Data rows |
══════════════════════════════

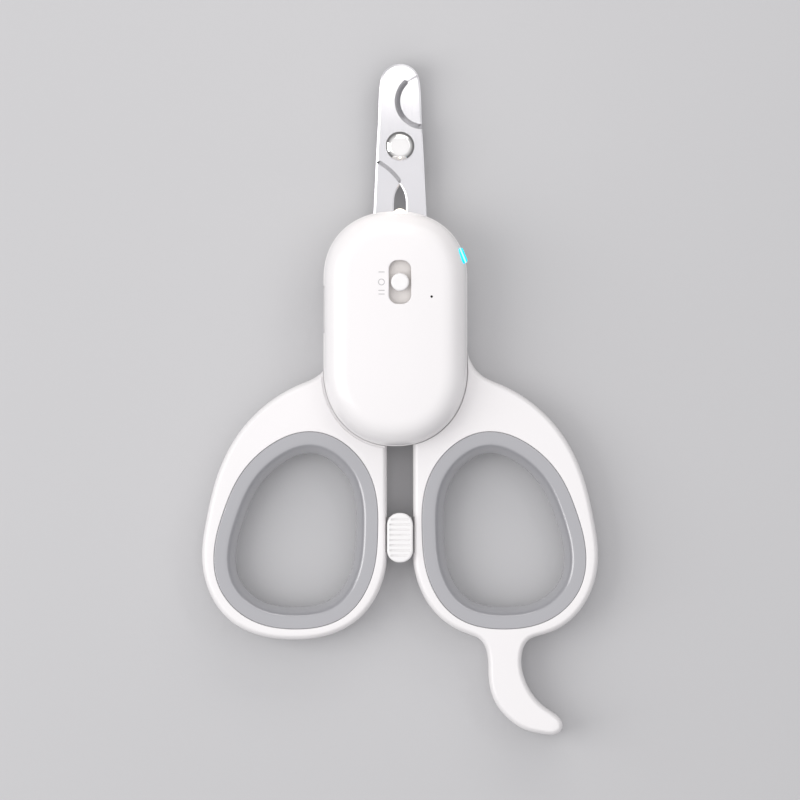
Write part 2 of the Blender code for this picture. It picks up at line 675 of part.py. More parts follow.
PARTS = collection("nail_clipper")
CUTTERS = collection("cutters")
WHITE = material("white_plastic", (0.93, 0.92, 0.92), 0.3)
BEIGE = material("beige_plastic", (0.80, 0.78, 0.76), 0.5)
GREY = material("grey_rubber", (0.45, 0.45, 0.47), 0.6)
BLADE = material("blade_steel", (0.80, 0.80, 0.83), 0.22, 1.0)
CHROME = material("chrome", (0.85, 0.85, 0.85), 0.06, 1.0)
STEEL = material("steel", (0.55, 0.56, 0.58), 0.35, 1.0)
BOARD_GREEN = material("board_green", (0.03, 0.20, 0.09), 0.5)
FOIL = material("battery_foil", (0.62, 0.64, 0.66), 0.35, 0.8)
BLACK = material("black_plastic", (0.03, 0.03, 0.03), 0.5)
RED = material("red_wire", (0.60, 0.03, 0.02), 0.4)
LAMP = material("lamp", (0.95, 0.93, 0.86), 0.15, glow=(1.0, 0.85, 0.6))
CYAN = material("cyan_lens", (0.30, 0.90, 1.00), 0.2, glow=(0.0, 0.85, 1.0))

for side_name, side_sign in (("right", 1), ("left", -1)):
    lock_cutters(handle(side_name + "_handle", side_sign), side_sign)
    grip(side_name + "_grip", side_sign)
for screw_x, screw_y in BOSSES[:2]:
    cut(bpy.data.objects["right_handle"],
        sunk_hole(f"arm_bore_{screw_y:.0f}", (screw_x, screw_y), FRONT_HEAD[1] + 0.2, 7.0))
blade("front_blade", 1, FRONT_BLADE, FRONT_NOTCH)
blade("rear_blade", -1, REAR_BLADE, REAR_NOTCH)
for index, (screw_x, screw_y) in enumerate(BLADE_SCREWS):
    screw(f"front_blade_screw_{index + 1}", (screw_x, screw_y), *FRONT_HEAD, FRONT_BLADE[1] - 0.2)
    screw(f"rear_blade_screw_{index + 1}", (-screw_x, screw_y), *REAR_HEAD, REAR_BLADE[1] - 0.2)
pivot()
housing_base()
housing_cover()
housing_screws()
electrics()
lamps()
switch()
lock()
carried("left_pivot", (*PIVOT, 0.0),
        ["left_handle", "left_grip", "rear_blade", "rear_blade_screw_1", "rear_blade_screw_2"])
carried("switch_slide", (0.0, SWITCH_Y, CARRIER[2]), ["switch_knob", "switch_carrier", "switch_lever"])
carried("lock_slide", (0.0, LOCK_Y, LATCH_MID), ["lock_button", "lock_plate", "lock_screw"])
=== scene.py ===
"""Looks of the pet nail clipper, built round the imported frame.

Lengths are in millimetres and MM turns them to metres; the lights and the camera are placed in
metres. The clipper lies on its back: +X is right, +Y points to the blade tips and +Z out of the
front face. A profile is a list of (radius or growth of an outline, height) points.
"""
from math import cos, pi, radians, sin, sqrt

import bmesh
import bpy
import numpy as np
from mathutils import Matrix, Vector


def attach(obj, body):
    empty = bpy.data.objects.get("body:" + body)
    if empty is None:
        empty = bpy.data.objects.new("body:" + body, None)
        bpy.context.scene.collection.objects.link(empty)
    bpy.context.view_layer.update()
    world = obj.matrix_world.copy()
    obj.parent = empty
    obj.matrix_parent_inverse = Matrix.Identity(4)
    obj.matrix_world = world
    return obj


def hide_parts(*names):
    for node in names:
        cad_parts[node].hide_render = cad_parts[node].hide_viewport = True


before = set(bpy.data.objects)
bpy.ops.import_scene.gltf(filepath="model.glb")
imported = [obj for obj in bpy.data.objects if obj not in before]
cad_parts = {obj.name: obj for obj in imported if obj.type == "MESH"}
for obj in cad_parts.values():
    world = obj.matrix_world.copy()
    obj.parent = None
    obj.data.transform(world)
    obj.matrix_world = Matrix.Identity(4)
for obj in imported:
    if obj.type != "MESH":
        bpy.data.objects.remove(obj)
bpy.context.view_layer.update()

MM = 0.001
FINE = 0.5                    # spacing of the points on smooth outlines
TURNS = 48                    # sides of a round piece
QUARTER = 7                   # rings in a rounded edge
CREASE = radians(32.0)        # edges sharper than this stay sharp

CLEAR = 1.0                   # how far a cutter passes beyond a surface
END_STEPS = 64                # points round each end of the housing's outline
FLARE_STEPS = 5               # rings in a cutter's rounded end

# Handles, as in the CAD: the right one's outline, in stretches
ARM_INNER = 0.6
LOOP_INNER = 2.6
S_BEND = [(ARM_INNER, 9.0), (1.6, 4.5), (LOOP_INNER, 0.0)]
LOOP_HEEL = [(LOOP_INNER, -31.3), (3.4, -36.1), (5.8, -41.1), (9.6, -44.9), (13.4, -46.8)]
LOOP_FOOT = [(21.2, -48.0)]
LOOP_SIDE = [(28.9, -46.9), (34.1, -44.1), (38.2, -38.3), (39.595, -31.6), (38.8, -24.4),
             (36.3, -14.5), (32.1, -6.5), (26.3, -0.6), (19.9, 3.1), (16.4, 4.8), (14.4, 7.1)]
ARM_OUTER = [(13.2, 11.0), (12.3, 18.0), (10.2, 26.0), (7.6, 31.8), (4.2, 34.6), (1.3, 32.6),
             (ARM_INNER, 29.0)]
ARM_WALL = (26.0, 23.0, 20.0, 17.0, 14.0, 11.5)
LOOP_WALL = np.arange(-1.5, -30.5, -1.5)
TAIL = [(16.2, -48.2), (17.45, -51.0), (17.7, -55.4), (18.8, -60.1), (21.4, -63.6), (25.2, -66.1),
        (28.4, -66.85), (30.7, -67.0), (32.2, -66.2), (32.5, -64.9), (31.5, -63.3), (29.1, -61.6),
        (26.7, -59.2), (25.1, -56.3), (24.3, -51.7), (25.6, -48.2)]
HOLE = [(17.6, -10.8), (10.5, -15.9), (8.8, -26.4), (9.8, -34.1), (13.5, -39.7), (21.0, -41.5),
        (28.6, -39.7), (32.1, -35.7), (32.7, -30.1), (31.1, -23.8), (28.3, -17.6), (23.7, -12.9)]

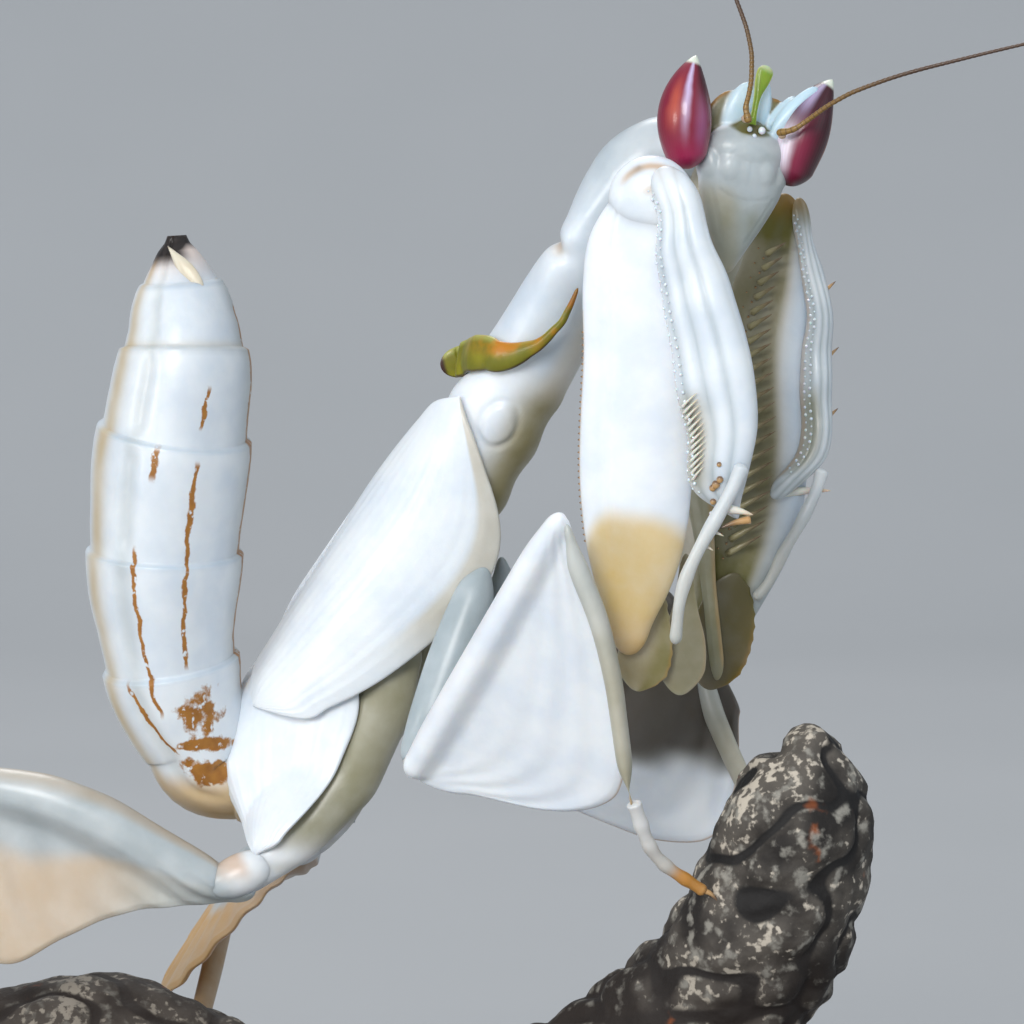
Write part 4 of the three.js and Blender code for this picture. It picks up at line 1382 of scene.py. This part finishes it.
horny = makeSpineMaterial("spine", *hardParts["horn"])
build("leg_spines", spines, horny)
build("leg_thorns", thorns, makeSpineMaterial("thorn", *hardParts["thorn"]))
build("leg_claws", claws, horny)
build("leg_warts", warts, horny)
build("leg_beads", beads, makeBeadMaterial(*hardParts["bead"]))
build("leg_combs", combs, makeCombMaterial(*hardParts["comb"]))

# The branch: rough dark bark over a traced line
branch = {
    "ridge": 0.22, "seed": 4.0, "fine": 0.12, "rings": 360, "around": 130,
    "ground": "#17110d", "brown": "#57514a", "grey": "#8f8b82", "lichen": "#bdb3a4", "crack": "#0e0a09",
    "shadow": "#24160b", "ember": "#a4531c",
}


def makeBark():
    r = Recipe("bark", branch["ground"])
    large, small = r.noise(2.6, 5), r.noise(0.5, 6)
    r.tint(r.ramp(large, 0.38, 0.6), branch["brown"])
    r.tint(r.ramp(small, 0.52, 0.7), branch["grey"])
    r.tint(r.ramp(r.times(large, r.noise(0.28, 4)), 0.29, 0.36), branch["lichen"])
    # painted shade: near black down in the cracks, and darker brown towards the branch's foot
    r.tint(r.ramp(r.field("deep"), 0.2, 0.8), branch["crack"])
    r.tint(r.times(r.field("dusk"), 0.6), branch["shadow"])
    r.tint(r.times(r.ramp(r.noise(1.8, 3), 0.66, 0.74), r.ramp(small, 0.4, 0.55), 0.8), branch["ember"])
    r.relief(r.math("ADD", small, large), 0.7, 0.0001)
    return r.finish(Roughness=0.75)


def makeBranch():
    name = "perch_branch"
    start, top = endOf(name, (-1, 0, 0), 0.4), endOf(name, (0, 0, 1), 0.2)
    line, sizes = trace(name, start, (1, 0, 0.1), (0, -1, 0), 0.9, 4.6)
    line = np.concatenate([[start], line, [top]])
    sizes = np.concatenate([sizes[:1], sizes, sizes[-1:] * 0.7])
    shares, around = np.linspace(0, 1, branch["rings"]), branch["around"]
    shape = oval(varied(*sizes[:, 0]), varied(*sizes[:, 1]), (0.012, 0.05))
    sheet = sweep(line, (0, -1, 0), shape, around=around, shares=shares)
    spots = sheet["points"]
    crack = np.clip(np.abs(rough(spots * (0.6, 1, 1), 1.7, branch["seed"])) * 3, 0, 1)
    fine = rough(spots * (0.5, 1, 1), 0.55, branch["seed"] + 9)
    middle = np.concatenate([np.repeat(strand(line, shares), around, axis=0), spots[-2:]])
    lift = branch["ridge"] * (crack - 0.75) + branch["fine"] * fine
    sheet["points"] = spots + unit(spots - middle) * lift[:, None]
    # painted shade: near black down in the cracks, and darker towards its foot
    paint(sheet, deep=smooth(0.5, 0.05, crack), dusk=smooth(top[2] - 4, top[2] - 11, spots[:, 2]))
    build(name + "_bark", [sheet], makeBark(), [name])


makeBranch()

# The stand keeps its own shape, and takes a dark wood and brushed steel
stand = {"wood": ("#2b1d15", "#4b3426", "#1c120d"), "steel": ("#7f8184", "#a9abad")}


def makeWood(ground, grain, vein):
    r = Recipe("darkWood", ground)
    r.tint(r.ramp(r.noise(1.2, 6, (0.12, 1, 1)), 0.35, 0.65), grain)
    fine = r.noise(0.3, 4, (0.05, 1, 1))
    r.tint(r.ramp(fine, 0.55, 0.7, 0.0, 0.5), vein)
    r.relief(fine, 0.15)
    return r.finish(Roughness=0.45, CoatWeight=0.25)


def makeSteel(ground, line):
    r = Recipe("brushedSteel", ground)
    lines = r.noise(0.5, 3, (1, 1, 0.04))
    r.tint(lines, line)
    return r.finish(Metallic=1.0, Roughness=r.ramp(lines, 0.2, 0.8, 0.28, 0.45))


wood, steel = makeWood(*stand["wood"]), makeSteel(*stand["steel"])
for node, material in (("stand_base", wood), ("stand_rod_1", steel), ("stand_rod_2", steel)):
    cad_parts[node].data.materials.clear()
    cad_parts[node].data.materials.append(material)

# The cerci at the end of the abdomen: cream leaves with a pointed tip
cercus = {
    "wide": (0.02, 0.12, 0.22, 0.26, 0.22, 0.1), "thick": 0.1,
    # how far the root and the tip lie from the solid's, as mm right and up
    "right": ((-0.45, -0.1), (0, -0.5)), "left": ((0, -0.9), (0, -0.6)),
}


def makeCercus(label):
    name = f"cercus_{label}"
    ends = sorted(tips(name), key=lambda tip: -tip[2])
    high, low = [end + right * x + up * z for end, (x, z) in zip(ends, cercus[label])]
    line = [high, (high + low) / 2 + (0.05, -0.1, 0), low]
    shape = oval(varied(*cercus["wide"]), steady(cercus["thick"]), (0.0, 0.1))
    leaf = sweep(line, (0.8, 0.4, 0.6), shape, 50, 32)
    paint(leaf, warm=0.55, tan=0.2, dark=0.7 * smooth(0.1, 0.0, leaf["u"]))
    build(name + "_leaf", [leaf], skin, [name])


makeCercus("right")
makeCercus("left")

# Light, floor and camera
studio = {
    "angle": 26.0, "rise": 5.0, "away": 0.14, "aim": (0, 0, 0.034), "lens": 158.8,
    "paper": ("#b0b2b4", "#b8b9bb"), "sky": (0.82, 0.91, 1, 1), "skyLight": 0.62,
    # half width of the floor, where it starts to rise, the radius of its bend, and its height
    "floor": (2.5, 0.25, 0.18, 1.5),
    # each lamp: the way to it and its height in degrees, how far away, its size, power and colour
    "lamps": {
        "keyLight": (10, 25, 0.4, 0.16, 0.98, (1, 0.985, 0.96)),
        "fillLight": (95, 25, 0.4, 0.3, 0.1, (0.88, 0.94, 1)),
        "lowLight": (-32, 8, 0.4, 0.12, 0.34, (1, 0.98, 0.95)),
        "rimLight": (215, 50, 0.35, 0.15, 0.35, (1, 0.98, 0.96)),
    },
}


def makeFloor():
    half, start, bend, high = studio["floor"]
    run = [(-half, 0.0), (start, 0.0)]
    for t in np.linspace(0.1, math.pi / 2, 14):
        run.append((start + bend * math.sin(t), bend - bend * math.cos(t)))
    run.append((start + bend, high))
    spots = [(x, y, z) for y, z in run for x in (-half, 0, half)]
    corner = [3 * row + column for row in range(len(run) - 1) for column in (0, 1)]
    quads = [[k, k + 1, k + 4, k + 3] for k in corner]
    floor = placed("floor", meshOf("floor", spots, quads))
    floor.rotation_euler.z = math.radians(studio["angle"])
    r = Recipe("paperFloor", studio["paper"][0])
    r.tint(r.noise(40, 2), studio["paper"][1])
    floor.data.materials.append(r.finish(Roughness=0.9))


# Puts a lamp or a camera round the model, looking at it
def aimed(name, data, azimuth, elevation, away):
    thing = placed(name, data)
    a, e = math.radians(azimuth), math.radians(elevation)
    outward = Vector((math.sin(a) * math.cos(e), -math.cos(a) * math.cos(e), math.sin(e)))
    thing.location = Vector(studio["aim"]) + outward * away
    thing.rotation_mode = "QUATERNION"
    thing.rotation_quaternion = (-outward).to_track_quat("-Z", "Y")
    return thing


def makeStudio():
    makeFloor()
    for name, (azimuth, elevation, away, size, power, colour) in studio["lamps"].items():
        data = bpy.data.lights.new(name, "AREA")
        data.shape, data.size, data.energy, data.color = "DISK", size, power, colour
        aimed(name, data, azimuth, elevation, away)
    world = bpy.data.worlds.new("sky")
    world.use_nodes = True
    sky = world.node_tree.nodes["Background"].inputs
    sky["Color"].default_value, sky["Strength"].default_value = studio["sky"], studio["skyLight"]
    bpy.context.scene.world = world
    bpy.context.scene.view_settings.view_transform = "Standard"
    data = bpy.data.cameras.new("camera")
    data.lens, data.sensor_width, data.clip_start = studio["lens"], 36, 0.01
    bpy.context.scene.camera = aimed("camera", data, studio["angle"], studio["rise"], studio["away"])


makeStudio()
print("studio set")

══════════════════════════════

Goal of the exercise | Quote exactly the lines running from the start of the listing above through the line where "glow=(0.0, 0.85, 1.0))" is found, and output no other lines.

Complete output |
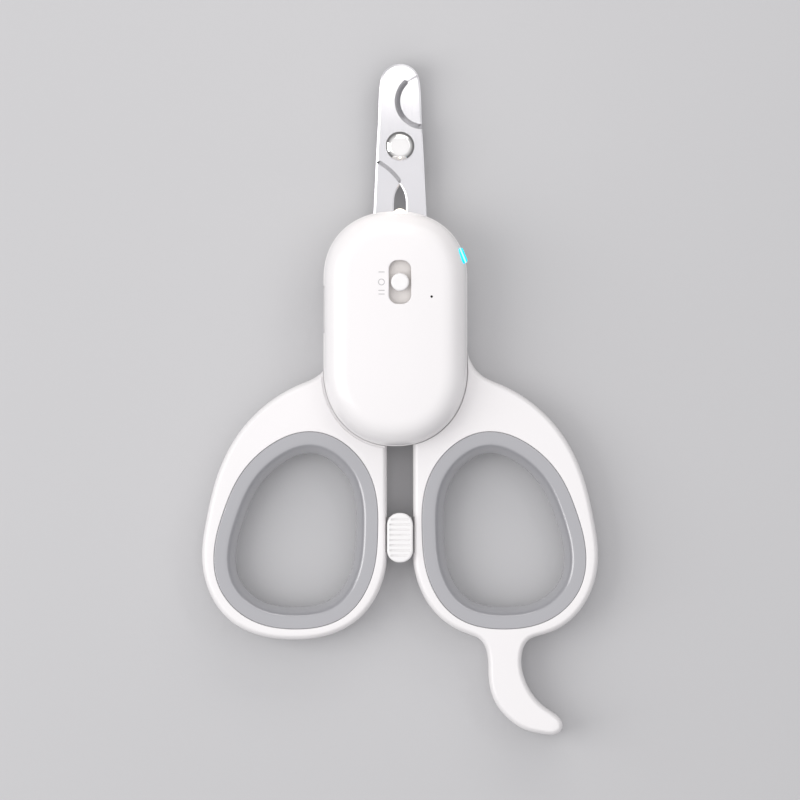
Write part 2 of the Blender code for this picture. It picks up at line 675 of part.py. More parts follow.
PARTS = collection("nail_clipper")
CUTTERS = collection("cutters")
WHITE = material("white_plastic", (0.93, 0.92, 0.92), 0.3)
BEIGE = material("beige_plastic", (0.80, 0.78, 0.76), 0.5)
GREY = material("grey_rubber", (0.45, 0.45, 0.47), 0.6)
BLADE = material("blade_steel", (0.80, 0.80, 0.83), 0.22, 1.0)
CHROME = material("chrome", (0.85, 0.85, 0.85), 0.06, 1.0)
STEEL = material("steel", (0.55, 0.56, 0.58), 0.35, 1.0)
BOARD_GREEN = material("board_green", (0.03, 0.20, 0.09), 0.5)
FOIL = material("battery_foil", (0.62, 0.64, 0.66), 0.35, 0.8)
BLACK = material("black_plastic", (0.03, 0.03, 0.03), 0.5)
RED = material("red_wire", (0.60, 0.03, 0.02), 0.4)
LAMP = material("lamp", (0.95, 0.93, 0.86), 0.15, glow=(1.0, 0.85, 0.6))
CYAN = material("cyan_lens", (0.30, 0.90, 1.00), 0.2, glow=(0.0, 0.85, 1.0))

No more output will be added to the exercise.